Ab und zu schnappt er sich noch eine Vase oder eine Marmorsäule, in die er dann kleine Lämpchen einbaut, die in seinem ganzen Haus verteilt stehen.  Licht, sagt er, das habe ihn schon immer fasziniert.


Zwei Fernseher in ganz Hirschaid
Als Hans-Günther Mühlbauer sechs Jahre alt war, gab es zwei Fernseher in ganz Hirschaid. Es war ein Film, schwarz-weiß, irgendwas über Amerika, da hat Mühlbauer ein Häuschen gesehen mit unendlich vielen Lichtern geschmückt. Damals schwor er sich, in so einem Haus wolle er später einmal leben.

Er macht es für sich. Nicht so sehr für die anderen. Auch wenn er sich freut, wenn sich andere daran erfreuen: Letztens kam eine Frau am Haus vorbei, ein Kind an der Hand. Das sah seine Mutter mit großen Augen an und fragte: "Wohnt hier das Christkind?"

Ein Mann und seine Lichterwelt
Es ist ein bisschen Alice im Wunderland, ein bisschen amerikanische Vorstadt, ein bisschen Nimmerland.  In Alices Wunderland lebt ein verrückter Hutmacher, in Nimmerland ist Peter Pan zu Hause; ein Junge, der nie erwachsen werden möchte. Im Herz, sagt Mühlbauer, da bin ich ein kleiner Bub geblieben.

Würde jetzt hinter einem der blinkenden Bäumchen ein Hase mit einer Taschenuhr hervorspringen und Merry Christmas anstimmen, man würde sich nicht wundern.

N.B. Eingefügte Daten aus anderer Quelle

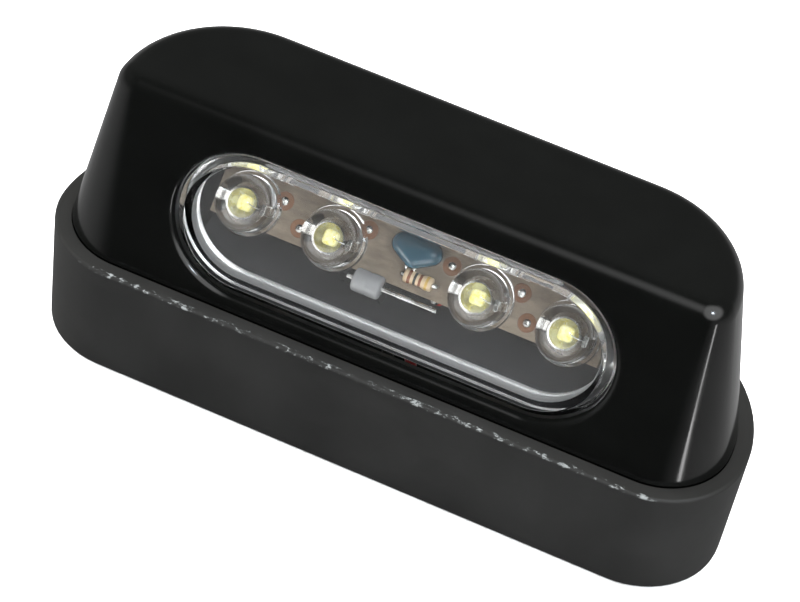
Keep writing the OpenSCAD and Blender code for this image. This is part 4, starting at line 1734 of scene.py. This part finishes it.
@dataclass
class Studio:
    """Floor, surround, lights and the camera at the photograph's angle."""

    azimuth: float = 16.534
    elevation: float = 44.468
    distance: float = 304.103
    roll: float = 10.53
    lens: float = 164.24
    target: Triple = (-1.096, 0.0, 10.821)
    floor_drop: float = 0.05
    glow: float = 1.5
    glow_from: float = 0.68
    glow_full: float = 0.9
    surround_low: float = 0.4
    sky_back: float = 0.1
    sky_front: float = 0.03
    lights: tuple[SoftBox, ...] = (
        SoftBox("overhead", (0.1, 0.2, 1.0), 0.9, (1.0, 0.8), 24.0),
        SoftBox("fill", (-0.1, -0.8, 0.6), 0.9, (0.8, 0.6), 2.2),
        SoftBox("left fill", (-1.0, 0.0, 0.55), 0.9, (0.5, 0.5), 18.0),
        SoftBox("spark", GLINT_TOWARD, 0.7, (0.09, 0.09), 1.4, (0.8, 0.9, 1.0), True),
        SoftBox("strip", (0.744, -0.531, -0.385), 0.7, (0.04, 0.3), 0.4, mirrored=True),
    )

    def camera(self) -> bpy.types.Object:
        """Create the camera from its angles, distance and roll.

        Returns:
            The camera, set as the scene's own.
        """
        turn, rise, roll = (math.radians(a) for a in (self.azimuth, self.elevation, self.roll))
        back = Vector((math.sin(turn) * math.cos(rise), -math.cos(turn) * math.cos(rise), math.sin(rise)))
        right = Vector((0, 0, 1)).cross(back).normalized()
        up = back.cross(right)
        right, up = math.cos(roll) * right + math.sin(roll) * up, math.cos(roll) * up - math.sin(roll) * right
        data = bpy.data.cameras.new("camera")
        data.lens = self.lens
        data.sensor_width = 36.0
        data.clip_start = 0.01
        data.clip_end = 10.0
        camera = bpy.data.objects.new("camera", data)
        place = Matrix((right, up, back)).transposed().to_4x4()
        place.translation = (Vector(self.target) + back * self.distance) * MM
        camera.matrix_world = place
        bpy.context.scene.collection.objects.link(camera)
        bpy.context.scene.camera = camera
        return camera

    def floor(self) -> bpy.types.Object:
        """A wide pale floor under the lamp.

        Returns:
            The floor.
        """
        Bench.clear()
        bpy.ops.mesh.primitive_plane_add(size=6.0, location=(0, 0, -self.floor_drop * MM))
        floor = bpy.context.object
        floor.name = "floor"
        desk = ShaderDesk("pale floor")
        desk.set(Base_Color=(0.9, 0.9, 0.9, 1), Roughness=0.9, Specular_IOR_Level=0.1)
        floor.data.materials.append(desk.material)
        floor.visible_glossy = False
        return floor

    def world(self) -> None:
        """A plain surround: pale low down at the sides and behind, dark in front, with one soft glow."""
        world = bpy.data.worlds.new("surround")
        world.use_nodes = True
        bpy.context.scene.world = world
        tree = world.node_tree
        back = tree.nodes["Background"]
        place = tree.nodes.new("ShaderNodeTexCoord")
        split = tree.nodes.new("ShaderNodeSeparateXYZ")
        tree.links.new(place.outputs["Generated"], split.inputs[0])

        def share(source: bpy.types.NodeSocket, start: float, end: float, low: float,
                  high: float) -> bpy.types.NodeSocket:
            """Map a socket smoothly from one range to another.

            Args:
                source: The socket to map.
                start: Value that gives low.
                end: Value that gives high.
                low: First result.
                high: Second result.

            Returns:
                The mapped socket.
            """
            node = tree.nodes.new("ShaderNodeMapRange")
            node.interpolation_type = "SMOOTHSTEP"
            tree.links.new(source, node.inputs[0])
            for index, value in ((1, start), (2, end), (3, low), (4, high)):
                node.inputs[index].default_value = value
            return node.outputs[0]

        def reckon(how: str, first: bpy.types.NodeSocket,
                   second: bpy.types.NodeSocket | float = 0.0) -> bpy.types.NodeSocket:
            """Combine two sockets, or a socket and a number.

            Args:
                how: Name of the operation.
                first: First term.
                second: Second term.

            Returns:
                The socket with the result.
            """
            node = tree.nodes.new("ShaderNodeMath")
            node.operation = how
            tree.links.new(first, node.inputs[0])
            if isinstance(second, float):
                node.inputs[1].default_value = second
            else:
                tree.links.new(second, node.inputs[1])
            return node.outputs[0]

        def halo(toward: Triple, start: float, end: float) -> bpy.types.NodeSocket:
            """A soft round glow about one direction, between two cosines.

            Args:
                toward: Direction of the middle.
                start: Cosine at which the glow begins.
                end: Cosine at which it is full.

            Returns:
                The socket with the glow's strength.
            """
            near = tree.nodes.new("ShaderNodeVectorMath")
            near.operation = "DOT_PRODUCT"
            tree.links.new(place.outputs["Generated"], near.inputs[0])
            near.inputs[1].default_value = Vector(toward).normalized()
            rise = share(near.outputs["Value"], start, end, 0.0, self.glow)
            return reckon("MULTIPLY", rise, rise)

        side = share(reckon("ABSOLUTE", split.outputs["X"]), 0.35, 0.85, 0.0, 1.0)
        behind = share(split.outputs["Y"], -0.3, 0.4, 0.0, 1.0)
        low = share(split.outputs["Z"], 0.3, -0.2, self.sky_back, self.surround_low)
        base = reckon("MULTIPLY", reckon("MAXIMUM", side, behind), low)
        glow = halo(GLINT_TOWARD, self.glow_from, self.glow_full)
        total = reckon("ADD", reckon("ADD", base, glow), self.sky_front)
        tree.links.new(total, back.inputs["Strength"])
        back.inputs["Color"].default_value = (1, 1, 1, 1)

    def build(self) -> None:
        """Set up the floor, the surround, the lights and the camera."""
        bpy.context.scene.view_settings.view_transform = "Standard"
        self.floor()
        self.world()
        for light in self.lights:
            light.build()
        self.camera()


def main() -> None:
    """Build every sub-assembly in order and report its pieces."""
    logging.basicConfig(level=logging.INFO, format="%(name)s: %(message)s")
    sizes = LampSizes()
    tin = PlatedMetal("tinned metal", (0.82, 0.82, 0.8), (0.5, 0.48, 0.45))
    soft = SoftRubber("soft black", (0.012, 0.012, 0.012), (0.022, 0.022, 0.022))
    shells = (
        Boot(sizes, SoftRubber("boot rubber", (0.0095, 0.0095, 0.009), (0.0135, 0.0135, 0.0128),
                               flash=(sizes.ends_y - sizes.boot_front_r, sizes.boot_h))),
        Hood(sizes, MouldedPlastic("hood gloss", (0.0019, 0.0021, 0.0019), (0.12, 0.16), 0.000001)),
        Lens(sizes, ClearPlastic("lens clear", (0.97, 0.98, 0.98), mirror=0.36),
             ClearPlastic("lens sides", (0.94, 0.95, 0.95), roughness=0.3, haze=0.04)),
    )
    for shell in shells:
        shell.dress(shell.build())
    LightSet(sizes, ClearPlastic("light clear", (1.0, 1.0, 1.0), 1.52), tin, Phosphor()).build()
    BoardParts(
        sizes, Laminate(),
        MouldedPlastic("pad lacquer", (0.2, 0.09, 0.04), (0.25, 0.4)), tin,
        MouldedPlastic("dipped blue", (0.012, 0.06, 0.09), (0.05, 0.1), 0.00002, 900.0),
        MouldedPlastic("diode grey", (0.2, 0.2, 0.2), (0.15, 0.25)),
    ).build()
    Wiring(
        sizes, MouldedPlastic("red cover", (0.45, 0.01, 0.01), (0.3, 0.45)),
        MouldedPlastic("black cover", (0.01, 0.01, 0.01), (0.3, 0.45)), tin, soft,
    ).build()
    Fittings(
        sizes, MouldedPlastic("plate black", (0.024, 0.024, 0.025), (0.14, 0.24)),
        PlatedMetal("brass", (0.75, 0.52, 0.2), (0.45, 0.3, 0.12)),
        PlatedMetal("zinc steel", (0.6, 0.6, 0.58), (0.35, 0.33, 0.3)),
    ).build()
    CarriedNodes({"lens_seal": soft}).dress()
    Studio().build()


if __name__ == "__main__":
    main()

In Amerika war Mühlbauer noch nie. Es würde ihm aber sicher gefallen, sagt er, grinst und ist in Gedanken schon bei den Dekorationsideen für nächstes Jahr. Der Balkon, sagt er und geht ein Stück die neu gesäumte Landebahn entlang, der sei noch ein wenig schwach beleuchtet.